Rien de semblable à un manoir. Toutefois, j’avais devant les yeux une ferme seigneuriale dont la construction peut remonter au XVIe siècle, ou même à la fin du XVe. Seulement deux bâtiments intéressants : le colombier d’un assez gros diamètre, de plan octogone, construit en bois avec quelques sculptures, et une vaste grange bâtie entièrement en pierre et silex, avec hauts pignons portant un comble rapide couvert en chaume. Celle-ci se dirige du nord au sud ; ses faces principales sont donc à l’orient et à l’occident. La porte pratiquée à l’orient se trouve abritée par un porche profond sur lequel est édifiée une chambre haute, sorte de brétèche en colombage qui mouvemente agréablement cette longue façade. Tout près de là, je vis le château, grande bâtisse moderne, sans style et sans ressauts, à peine accompagnée de quelques arbres.

Je cherchai en vain, sur ma carte, le nom de ce fief ; Cassini n’omet guère, pourtant, de résidences féodales. Mais, en compulsant les notes recueillies par moi sur les fiefs de la paroisse de St-Jean-de-Thanney, je vois un extrait d’acte du 21 mai 1788 constatant que messire François-Jacques-Nicolas de Bauquemare, chevalier, conseiller et procureur honoraire du roi au bailliage d’Orbec, était alors seigneur de Thanney-Baufort. Comme il arriva souvent, le nom du propriétaire a été substitué à celui du fief.

Si, comme je le suppose, Bauquemare et Beaufort sont un même lieu, j’aurais pu évoquer là une grande figure, celle de Chateaubriand auquel la sauvagerie du site n’aurait pas été désagréable. Plusieurs membres de sa famille ont possédé Beaufort au XVe siècle.

Il leur venait d’une alliance avec la famille des Planches. « Jehan des Planches, escuier, se presenta en abillement de homme d’armes vng archier avecques lui suffisamment armez et montez à iiij chevaulx » aux montres de la noblesse du bailliage d’Évreux, en 1469.

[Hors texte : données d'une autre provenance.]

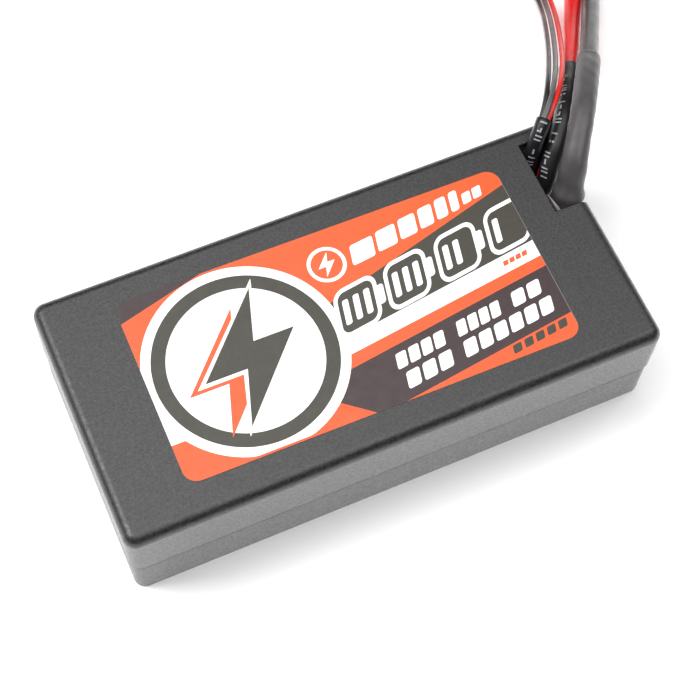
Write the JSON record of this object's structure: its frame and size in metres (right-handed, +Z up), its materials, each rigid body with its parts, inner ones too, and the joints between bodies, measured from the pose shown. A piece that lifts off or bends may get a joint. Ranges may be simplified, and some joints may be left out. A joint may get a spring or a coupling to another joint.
{
  "type": "lipo battery pack",
  "caption": "Flat hard-case lithium polymer battery pack for model cars: two glued black case halves, printed label on top, red and black leads with a T-style plug and a balance lead.",
  "frame": {"origin": "middle of the case's underside, at the height of the surface that the pack lies on", "axes": "+X along the case towards the end with the cable bay, +Y across the case towards the side where the leads leave, +Z up through the labelled face"},
  "size_m": [0.1328, 0.1211, 0.029],
  "materials": {
    "case_upper": "satin moulded black, fine texture",
    "case_lower": "satin moulded black, fine texture",
    "label_vinyl": "satin printed vinyl, orange-red, white and dark grey",
    "pouch_foil": "soft silver laminate pouch",
    "bond_tape": "double-sided tape",
    "foam": "matt black closed-cell foam",
    "nickel_tab": "plain nickel-plated strip",
    "aluminium_tab": "plain strip",
    "board_laminate": "green solder mask",
    "copper": "tinned copper areas",
    "amber_film": "thin amber film",
    "solder": "bright solder",
    "black_adhesive": "soft black adhesive",
    "black_silicone": "matt silicone insulation",
    "red_silicone": "matt silicone insulation",
    "shrink_sleeve": "satin heat-shrink tube, dark grey-black",
    "printed_sleeve": "satin heat-shrink tube with plain white marks",
    "black_wire": "thin insulated wire",
    "grey_wire": "thin insulated wire",
    "red_wire": "thin insulated wire",
    "white_nylon": "off-white nylon",
    "tinned_contact": "tinned spring contact",
    "black_boot": "satin heat-shrink boot",
    "red_boot": "satin heat-shrink boot",
    "red_nylon": "moulded red nylon",
    "gilt_contact": "gold-plated spring contact"
  },
  "bodies": {
    "root": {"top_case": "case_upper", "bottom_case": "case_lower", "top_label": "label_vinyl", "lower_cell": "pouch_foil", "upper_cell": "pouch_foil", "cell_bond_tape": "bond_tape", "bottom_foam_pad": "foam", "top_foam_pad": "foam", "end_foam_block": "foam", "lower_negative_tab": "nickel_tab", "lower_positive_tab": "aluminium_tab", "upper_negative_tab": "nickel_tab", "upper_positive_tab": "aluminium_tab", "tab_board": "board_laminate", "board_pads": "copper", "board_insulator": "amber_film", "tab_solder": "solder", "lead_solder": "solder", "lead_adhesive": "black_adhesive", "negative_lead": "black_silicone", "positive_lead": "red_silicone", "negative_sleeve": "shrink_sleeve", "positive_sleeve": "printed_sleeve", "balance_wire_black": "black_wire", "balance_wire_middle": "grey_wire", "balance_wire_red": "red_wire", "balance_sleeve": "printed_sleeve", "balance_housing": "white_nylon", "balance_contacts": "tinned_contact", "negative_boot": "black_boot", "positive_boot": "red_boot", "plug_housing": "red_nylon", "negative_contact": "gilt_contact", "positive_contact": "gilt_contact"}
  },
  "joints": []
}
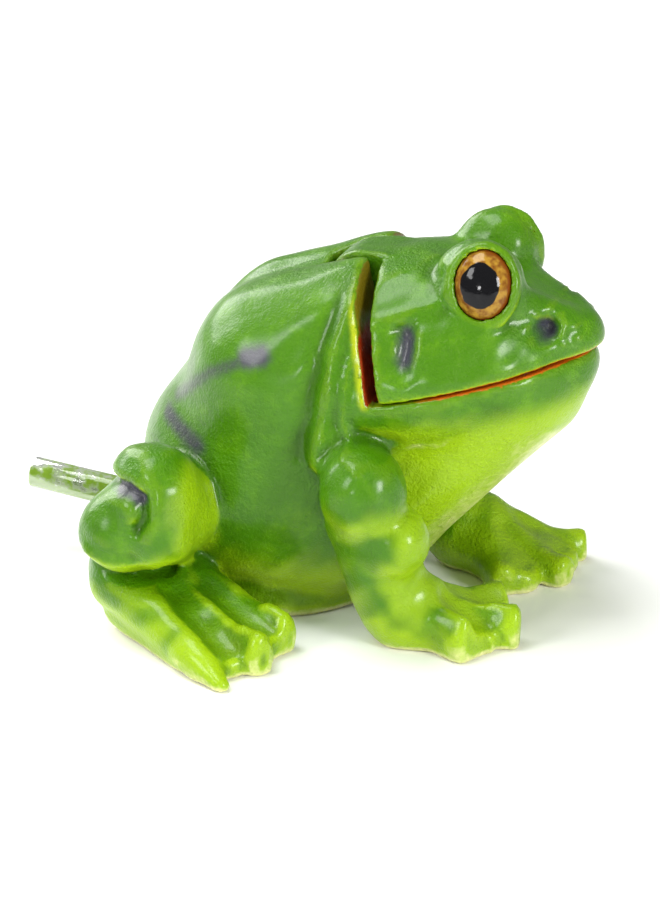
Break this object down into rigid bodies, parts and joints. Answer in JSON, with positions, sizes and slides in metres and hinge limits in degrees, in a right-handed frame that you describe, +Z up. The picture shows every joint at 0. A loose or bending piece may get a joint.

Il eut pour femme Madeleine d’Orbec.

Marguerite des Planches, leur fille, je crois, dame de Thanney, Saint-Léger-du-Boscdel et la Cressonnière, épousa Jean de Chateaubriand, deuxième du nom, seigneur de Penneroy, capitaine de Houdan. Elle eut deux fils et trois filles. François, en sa qualité d’aîné, fut sire de Beaufort, du Plessis-Bertrand, d’Oranges, de St-Léger, de Campfleur, etc. Il se maria avec une Bretonne, Anne de Tréal ; il était mort le 15 avril 1564.

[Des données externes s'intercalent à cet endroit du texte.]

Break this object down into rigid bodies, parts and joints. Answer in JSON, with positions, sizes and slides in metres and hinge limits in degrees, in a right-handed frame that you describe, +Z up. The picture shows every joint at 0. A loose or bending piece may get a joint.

Le second fils, nommé Georges, trouva dans son lot la terre de Thanney, qu’il céda, le 14 juillet 1601, à Gilles de Chateaubriand, son neveu. Celui-ci en prit possession le 16 juin 1603, mais pour la vendre bientôt. J’ignore le nom de l’acquéreur.

Beaufort était un quart de fief de haubert dépendant de la baronnie de Ferrières. Il devait dix jours de garde au château de Chambrays.

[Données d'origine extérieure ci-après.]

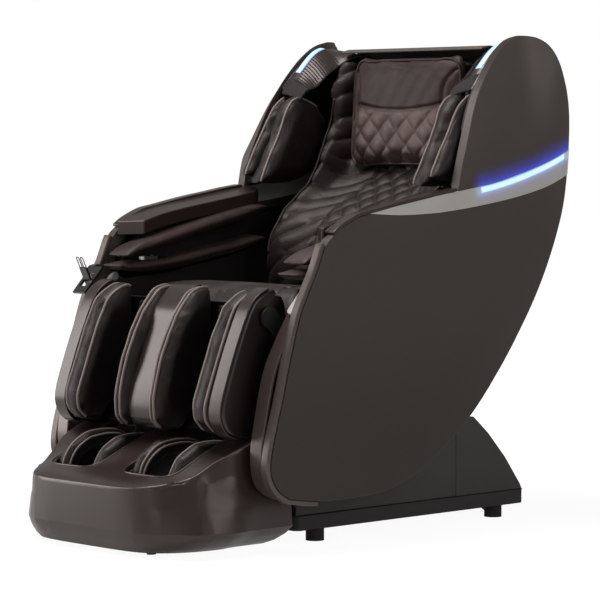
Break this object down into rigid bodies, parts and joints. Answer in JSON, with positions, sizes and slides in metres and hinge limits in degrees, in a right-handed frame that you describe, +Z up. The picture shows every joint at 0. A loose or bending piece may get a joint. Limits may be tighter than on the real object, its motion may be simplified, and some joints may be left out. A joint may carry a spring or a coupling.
{
  "type": "massage chair",
  "caption": "Full-body massage chair: tilting cradle of seat, back, padded arms and shoulder wings on a sliding base, with swinging legrest and extending foot unit.",
  "frame": {"origin": "middle of the footprint on the floor", "axes": "+X across the chair to the sitter's left, +Y towards the back, +Z up; the sitter faces -Y"},
  "size_m": [0.8, 1.238, 1.2021],
  "materials": {
    "outer_shell": "fine textile-like texture, matt",
    "edge_satin": "satin grey-brown",
    "gloss_brown": "high gloss dark brown",
    "silver_trim": "satin silver paint",
    "dark_liner": "matt near-black",
    "leather": "fine-grained dark brown",
    "arm_leather": "ribbed reddish brown",
    "pillow_leather": "quilted dark brown",
    "base_plastic": "matt dark grey",
    "plinth_plastic": "matt black",
    "frame_steel": "powder coat",
    "motor_paint": "grey paint",
    "bright_rail": "extruded",
    "polished_steel": "ground",
    "control_chrome": "polished",
    "foot_rubber": "matt",
    "roller_plastic": "smooth",
    "light_lens": "diffusing",
    "holder_plastic": "satin black"
  },
  "bodies": {
    "base": {"base_frame": "frame_steel", "base_plinth": "plinth_plastic", "base_cover_left": "base_plastic", "base_cover_right": "base_plastic", "base_rear_cover": "base_plastic", "base_feet": "foot_rubber", "control_box": "motor_paint", "air_pump": "motor_paint", "power_inlet": "plinth_plastic"},
    "cradle": {"seat_frame": "frame_steel", "back_frame": "frame_steel", "guide_rails": "bright_rail", "rear_shell": "outer_shell", "side_shell_left": "outer_shell", "side_shell_right": "outer_shell", "edge_strip_left": "edge_satin", "edge_strip_right": "edge_satin", "gloss_strip_left": "gloss_brown", "gloss_strip_right": "gloss_brown", "arm_liner_left": "dark_liner", "arm_liner_right": "dark_liner", "wing_left": "outer_shell", "wing_right": "outer_shell", "wing_liner_left": "dark_liner", "wing_liner_right": "dark_liner", "hood_left": "gloss_brown", "hood_right": "gloss_brown", "silver_band_left": "silver_trim", "silver_band_right": "silver_trim", "light_strips": "light_lens", "shoulder_grilles": "dark_liner", "arm_cap_left": "gloss_brown", "arm_cap_right": "gloss_brown", "arm_pads_upper": "arm_leather", "arm_pads_lower": "arm_leather", "speakers": "silver_trim", "seat_pad": "leather", "back_pad": "leather", "head_pillow": "pillow_leather", "shoulder_pads_left": "leather", "shoulder_pads_right": "leather", "hand_control": "control_chrome", "holder_tray": "holder_plastic"},
    "power_switch": {"power_switch": "plinth_plastic"},
    "transport_wheels": {"transport_wheels": "foot_rubber"},
    "tilt_carriage": {"slide_carriage": "frame_steel"},
    "tilt_motor": {"tilt_motor": "motor_paint"},
    "tilt_rod": {"tilt_rod": "polished_steel"},
    "front_button": {"control_button_front": "holder_plastic"},
    "rear_button": {"control_button_rear": "holder_plastic"},
    "phone_holder": {"phone_holder": "holder_plastic"},
    "massage_carriage": {"massage_carriage": "motor_paint"},
    "kneading_arms": {"kneading_arms": "motor_paint"},
    "kneading_rollers": {"kneading_rollers": "roller_plastic"},
    "legrest": {"calf_shell": "dark_liner", "calf_trims": "gloss_brown", "calf_pads": "leather"},
    "foot_unit": {"foot_shell": "gloss_brown", "foot_pads": "leather"},
    "foot_rollers": {"foot_rollers": "roller_plastic"}
  },
  "joints": [
    {"name": "power_rocker", "type": "hinge", "parent": "base", "child": "power_switch", "pos_m": [-0.1, 0.56142, 0.11378], "axis": [1, 0, 0], "range_deg": [0, 16]},
    {"name": "wheel_spin", "type": "hinge", "parent": "base", "child": "transport_wheels", "pos_m": [0, 0.57, 0.029], "axis": [1, 0, 0], "continuous": true},
    {"name": "carriage_slide", "type": "slide", "parent": "base", "child": "tilt_carriage", "axis": [0, -1, 0], "range_m": [0, 0.17]},
    {"name": "body_tilt", "type": "hinge", "parent": "tilt_carriage", "child": "cradle", "pos_m": [0, -0.02, 0.33], "axis": [-1, 0, 0], "range_deg": [0, 25]},
    {"name": "motor_swing", "type": "hinge", "parent": "tilt_carriage", "child": "tilt_motor", "pos_m": [0, 0.236, 0.232], "axis": [-1, 0, 0], "range_deg": [0, 2]},
    {"name": "rod_extend", "type": "slide", "parent": "tilt_motor", "child": "tilt_rod", "axis": [0, -1, -0.0078], "range_m": [0, 0.0425]},
    {"name": "front_button_press", "type": "slide", "parent": "cradle", "child": "front_button", "axis": [0, 0, -1], "range_m": [0, 0.002], "stiffness_N_per_m": 300},
    {"name": "rear_button_press", "type": "slide", "parent": "cradle", "child": "rear_button", "axis": [0, 0, -1], "range_m": [0, 0.002], "stiffness_N_per_m": 300},
    {"name": "holder_fold", "type": "hinge", "parent": "cradle", "child": "phone_holder", "pos_m": [-0.352, -0.312, 0.602], "axis": [1, 0, 0], "range_deg": [-45, 10]},
    {"name": "massage_lift", "type": "slide", "parent": "cradle", "child": "massage_carriage", "axis": [0, 0.5592, 0.829], "range_m": [-0.11, 0.11]},
    {"name": "kneading_depth", "type": "slide", "parent": "massage_carriage", "child": "kneading_arms", "axis": [0, -0.829, 0.5592], "range_m": [0, 0.025]},
    {"name": "kneading_spin", "type": "hinge", "parent": "kneading_arms", "child": "kneading_rollers", "pos_m": [0, 0.44545, 0.75452], "axis": [1, 0, 0], "continuous": true},
    {"name": "legrest_swing", "type": "hinge", "parent": "cradle", "child": "legrest", "pos_m": [0, -0.315, 0.54], "axis": [-1, 0, 0], "range_deg": [0, 68]},
    {"name": "foot_extend", "type": "slide", "parent": "legrest", "child": "foot_unit", "axis": [0, -0.3681, -0.9298], "range_m": [0, 0.15]},
    {"name": "foot_rollers_spin", "type": "hinge", "parent": "foot_unit", "child": "foot_rollers", "pos_m": [0, -0.45, 0.088], "axis": [1, 0, 0], "continuous": true}
  ],
  "couplings": [
    {"joint": "carriage_slide", "follows": "body_tilt", "m_per_rad": 0.3896},
    {"joint": "motor_swing", "follows": "body_tilt", "ratio": 0.0748},
    {"joint": "rod_extend", "follows": "body_tilt", "m_per_rad": 0.0971}
  ]
}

Il y a sur le territoire de St-Jean-de-Thanney beaucoup d’autres fiefs que je n’ai point visités. D’abord, la Motte, plein-fief de haubert, dépendant aussi de la baronnie de Ferrières. C’est, sans doute, là que vivaient Emme de Tannay, fille de Vauquelin de Tannay, troisième femme de Guillaume Giroye, baron de Montreuil et d’Echauffour, vers 1050, et, un siècle plus tard, en 1195, Jean de Tanney, le même, peut-être, que ce Jean de Tanney qui, de concert avec Erembourg, sa femme, fonda, en 1208, le prieuré de Mervilly.

La famille de Mailloc était en possession de la Motte au XVIe siècle.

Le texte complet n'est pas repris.